Read The White War: Life and Death on the Italian Front 1915-1919 Online
Authors: Mark Thompson
Tags: #Europe, #World War I, #Italy, #20th century history: c 1900 to c 2000, #Military History, #European history, #War & defence operations, #General, #Military - World War I, #1914-1918, #Italy - History, #Europe - Italy, #First World War, #History - Military, #Military, #War, #History
The morning went well; the Austrians moved 100,000 men across the river under heavy rain. Watching the infantry pour over the pontoons, Jan Triska and his gunners wondered if this time they would reach Venice.
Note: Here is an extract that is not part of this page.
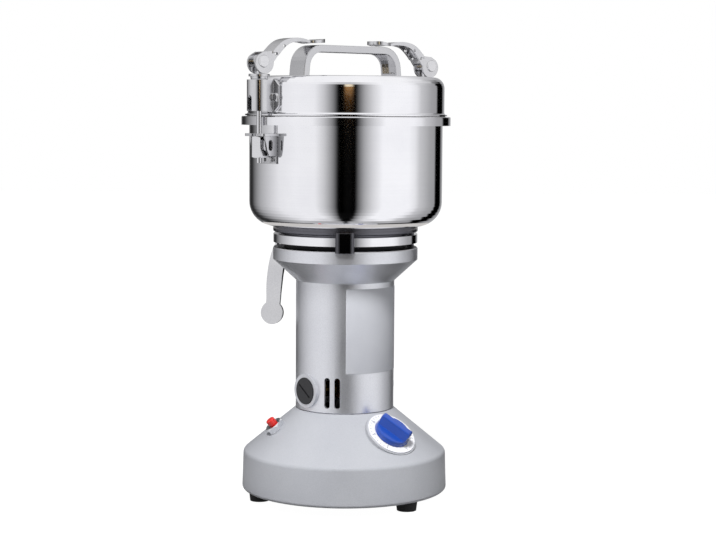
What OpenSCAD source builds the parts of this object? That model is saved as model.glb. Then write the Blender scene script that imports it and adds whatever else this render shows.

Enlarging the bridgeheads proved more difficult. Progress was made on the Montello, where the four divisions pushed forward several kilometres, and around San Donà, near the sea. Elsewhere, the attackers were pinned down near the river. Further north, Conrad’s divisions attacked from Asiago towards Mount Grappa. Slight initial gains could not be held; the Italians had learned how to use the ‘elastic defence’, absorbing enemy thrusts in a deep system of trenches, then counter-attacking. By the end of the day, Blašković realised, ‘our paper house had been blown down’. The Emperor sent Boroević a desperate telegram: ‘Hold your positions, I implore you in the name of the monarchy!’ The answer was curt: ‘We shall do our best.’
Progress on the second day was no easier. Conrad was in retreat; his batteries – more than a third of all the Habsburg guns in Italy – were out of the fight. Boroević ordered his commanders to hunker down while forces were transferred from the north. Meanwhile the Piave rose again, washing away many of the pontoons. Supplying the bridgeheads across the torrent became even more dangerous. The Austrians were too close to exhaustion and their supplies too uncertain for a sustained battle to run in their favour. By the first afternoon, Major Blašković realised that the Austrian artillery, laying down a rolling barrage for the assault troops, were already husbanding their shells. If the under-used Italian units further north were to be redeployed around Montello, the Habsburg goose would soon be cooked. Overhead, the Caproni aeroplanes chased away the Habsburg planes and British Sopwith Camels proved their worth, bombing along the river. (‘In aviation, too, morale is very important,’ Blašković remarked sadly, ‘but technology is even more so.’) The pontoons and columns of men on the riverbank, waiting to cross, offered easy targets. While the Austrians ran out of shells, the Allied artillery and air bombardment were unrelenting. The fate of Jan Triska’s battery on the Piave was indicative: over the week of battle, it lost 58 men, half its strength.
Conrad’s divisions were too hard pressed to transfer men to the Piave. In fact, the opposite happened: the Italians transferred forces from the mountains to the river. When these reinforcements arrived, on 19 June, the Italians counter-attacked along the Piave. They failed to crack the bridgeheads, but the Austrian position was untenable. Pontoons that had survived the bombing were damaged by high water and debris. Blašković’s regiment (the 3rd Bosnia & Herzegovina Infantry) ran out of shells and bullets; the men fought on with bayonets and hand-grenades until a Hungarian regiment managed to bring up a few crates of ammunition from the river.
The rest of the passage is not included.